Die meisten Familien lebten von der Landwirtschaft. Die Felder, die man ihnen zugewiesen hatte, waren vom Dorf drei bis vier Kilometer entfernt, die klimatischen Verhältnisse für die Eifelländer ungewohnt, die Erträge in den Anfangsjahren gering. Am Anfang versuchten sie, die traditionellen europäischen Pflanzen anzubauen. Mißernten durch Trockenheit verschlimmerten die Lage. Von den Sumpfgebieten breitete sich die Malaria aus. Täglich präsentieren sich daher im „Consulate« Preußen, die nichts inniger wünschten, als in ihr Vaterland zurückzugelangen.
Das ungewohnte, heiße Klima und der Wassermangel führten zu einer Abkehr von der traditionellen Landwirtschaft. Man experimentierte und pflanzte schließlich Eukalyptus, Palmen, Oliven, Mandeln und Wein an. Allmählich brachte die Umstellung kleine Erfolge, gewöhnten sich die jüngeren Auswanderer an das neue Land, und es entstanden Verbindungen zu den nichtpreußischen Mitbewohnern. Viele Elsässer, aber auch manche Franzosen nahmen die Lebensgewohnheiten der Eifelländer an und integrierten sich in die deutschen Siedlungen. Das führte dazu, daß in La Stidia und St. Leonie über Jahrzehnte die deutsche Sprache und auch Gebräuche und Sitten aus der alten Heimat der Deutschen das Dorfleben bestimmten. Bis 1900 war die deutsche Sprache in diesen Dörfern noch dominant. Auch die Verwaltung wurde zeitweise von Einwanderern aus Preußen beziehungsweise deren Nachfahren geleitet. Der Bürgermeister von La Stidia war von 1884 bis 1890 Nikolaus Etten. Die französischen Behörden versuchten jedoch, die „Preußen“ möglichst bald einzubürgern.

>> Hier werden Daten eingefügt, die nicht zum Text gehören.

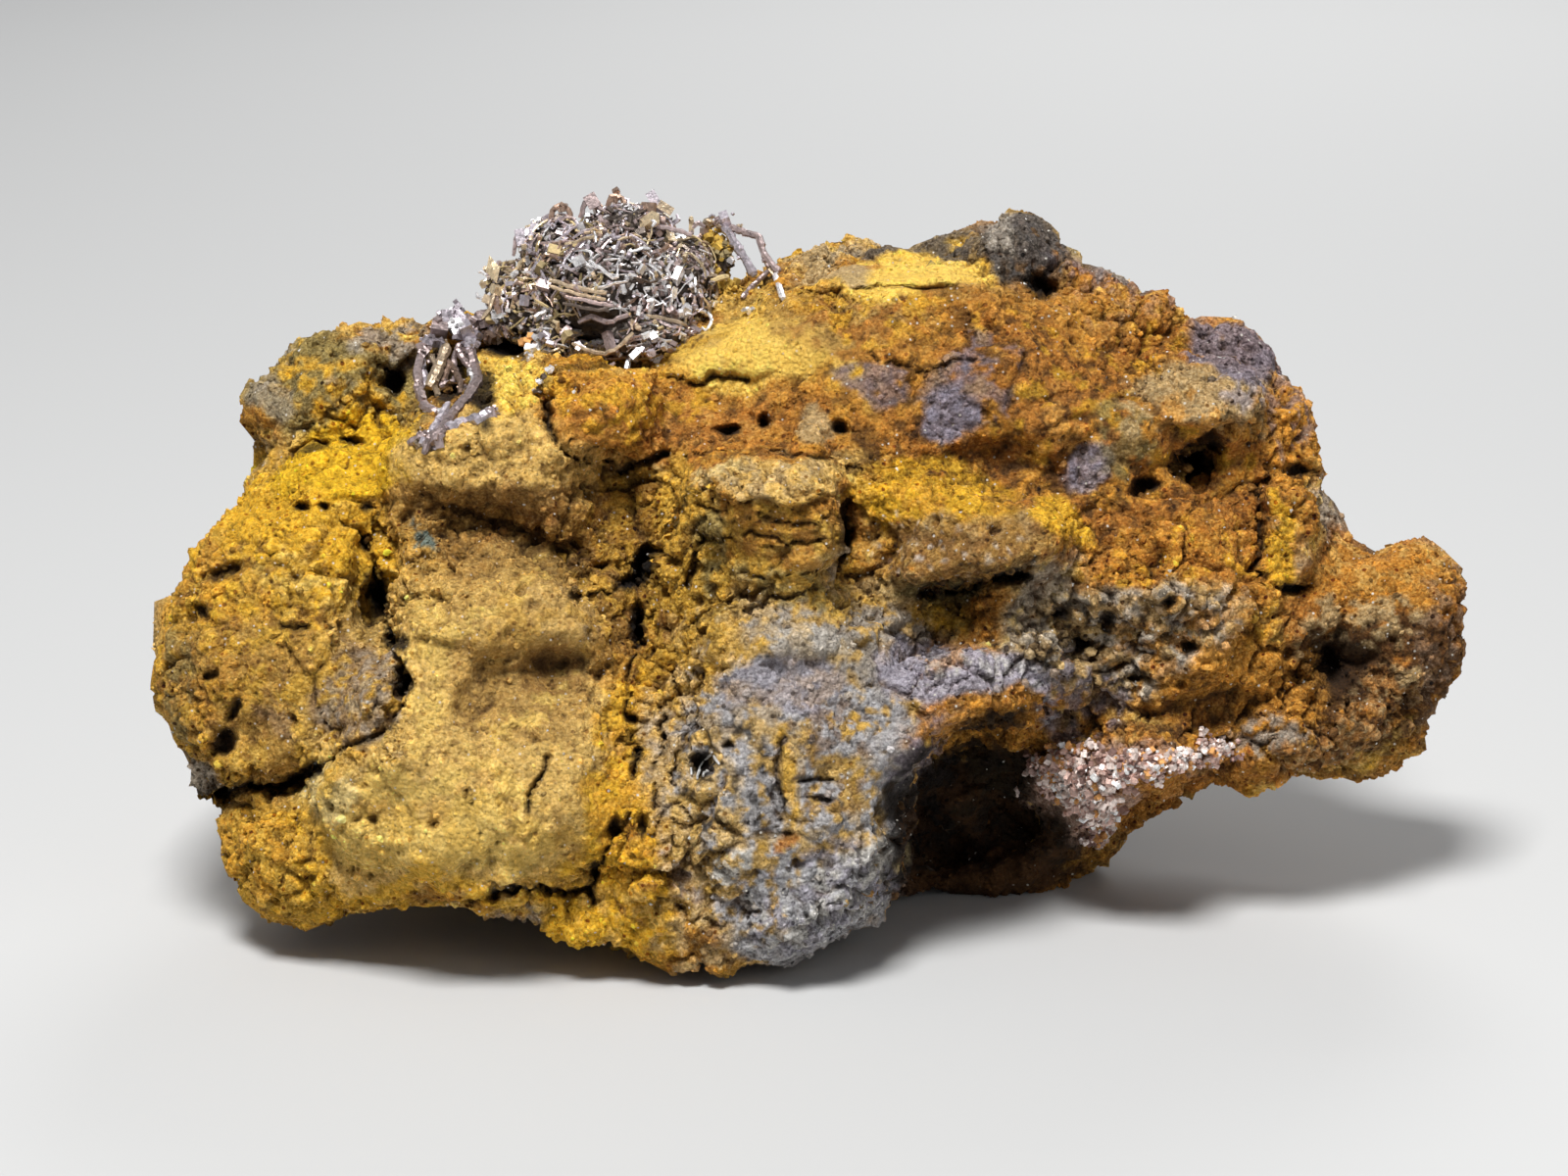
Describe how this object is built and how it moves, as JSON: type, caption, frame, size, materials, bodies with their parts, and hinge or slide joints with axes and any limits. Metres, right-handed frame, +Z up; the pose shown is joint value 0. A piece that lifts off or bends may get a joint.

Der Deutsch-Französische Krieg von 1870/71, bis zu dem zwischen 6000 und 7000 Deutsche ins französische Algerien eingewandert waren und rund jeder 20. Weiße ein Deutscher war, bedeutete eine Zäsur. Während Deutsche und Franzosen sich in Europa umbrachten, hatten die deutschen Auswanderer im französischen Afrika mit Repressalien zu kämpfen. Viele entschieden sich deshalb, ihre Staatsangehörigkeit aufzugeben und stattdessen die französische anzunehmen. So kämpften im Ersten Weltkrieg Enkel der Auswanderer aus Deutschland auf Seiten Frankreichs gegen das Land ihrer Vorväter.
Nach dem Deutsch-Französischen Krieg wurden per Gesetz vom 21. Juni 1871 100.000 Hektar Land in Algerien den für Frankreich optierenden Elsaß-Lothringern zur Verfügung gestellt. Etwa 6000 zu großen Teilen deutschsprachige Elsaß-Lothringer hatten von diesem Angebot Gebrauch gemacht. Sie gründeten etwa 60 Dörfer im Departement Algier im elsässischen Stil. Nach 1871 war man vor allem auf die Stärkung der französischen Bevölkerung bedacht, die Begünstigung fremder Einwanderer hörte auf. 1880 lebten bereits 350.000 Franzosen in Nordafrika.
Bei der Unabhängigkeit Algeriens 1962 gab es eine Million Weiße in Algerien, die nach oft fünf bis sechs Generationen das Land verlassen mußten, unter ihnen auch die Nachkommen der Preußen. Die meisten dieser „Pieds Noirs“ (Schwarzfüße) fanden in Südfrankreich eine neue Heimat, nur durch das Mittelmeer von ihrer alten Heimat getrennt.